Conclusioni – Dopo circa due mesi dall’inizio del campionato, con le dinamiche sopra esposte e due cambi USA già effettuati, senza miglioramenti, la società ha dolorosamente optato per l’esonero di Pancotto: una scossa alla squadra andava data, in ogni caso. La scelta di Paolo Lepore – da alcuni criticata – ha una sua logica nella profonda conoscenza dell’ambiente e della squadra da parte dell’allenatore in seconda. E’ innegabile che una certa risposta la squadra l’abbia data da subito, sfiorando l’impresa a Desio. Dopo due vittorie che hanno dato ossigeno alla classifica asfittica, ora un nuovo filotto di tre sconfitte consecutive. La sconfitta patita a Caserta è emblematica: dal +18 al -4, passando attraverso un 4° quarto in cui si sono subiti 33 punti (trentatré). Poco da aggiungere, se non che la sostituzione del play titolare è sempre un trauma, per qualunque squadra e che la Vanoli dispone attualmente di una rotazione in meno, finché non sarà definita la questione Amato (il g.m.
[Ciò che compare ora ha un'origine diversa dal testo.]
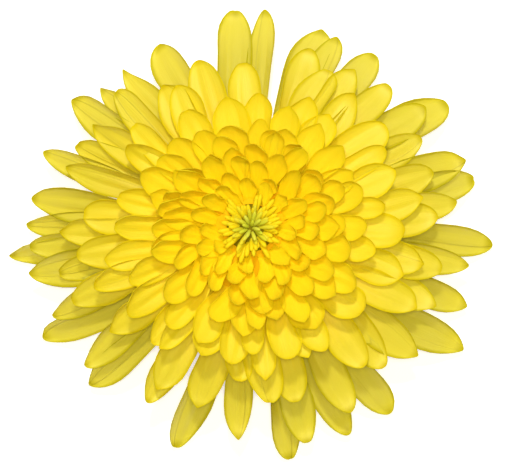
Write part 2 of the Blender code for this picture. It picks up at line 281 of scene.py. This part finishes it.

Conti ha comunque detto che arriverà un ragazzo a minutaggio zero, giusto per avere il numero di atleti adeguato negli allenamenti). La società, nelle persone del presidente Aldo Vanoli e del vice Davide Borsatti, ha fatto uno sforzo extra ingaggiando un top player come Johnson-Odom. Difficilmente le si potrà chiedere di più, sotto questo aspetto. Ora tutto passa dalla testa e dalle mani dei giocatori rimasti: un appello al loro orgoglio di professionisti, al loro rispetto per una società tra le più corrette e puntuali dell’intero panorama cestistico nazionale, al loro rispetto per una tifoseria forse troppo pacata sugli spalti, ma ugualmente appassionata di basket e profondamente affezionata alla #VanoliFamily. Una tifoseria corretta, certo, che sta però mostrando qualche segnale di comprensibile nervosismo. Una tifoseria che ora è aggrappata solo all’aritmetica, in attesa che qualcuno in maglia biancoblu le restituisca con i fatti il sogno della permanenza in Serie A.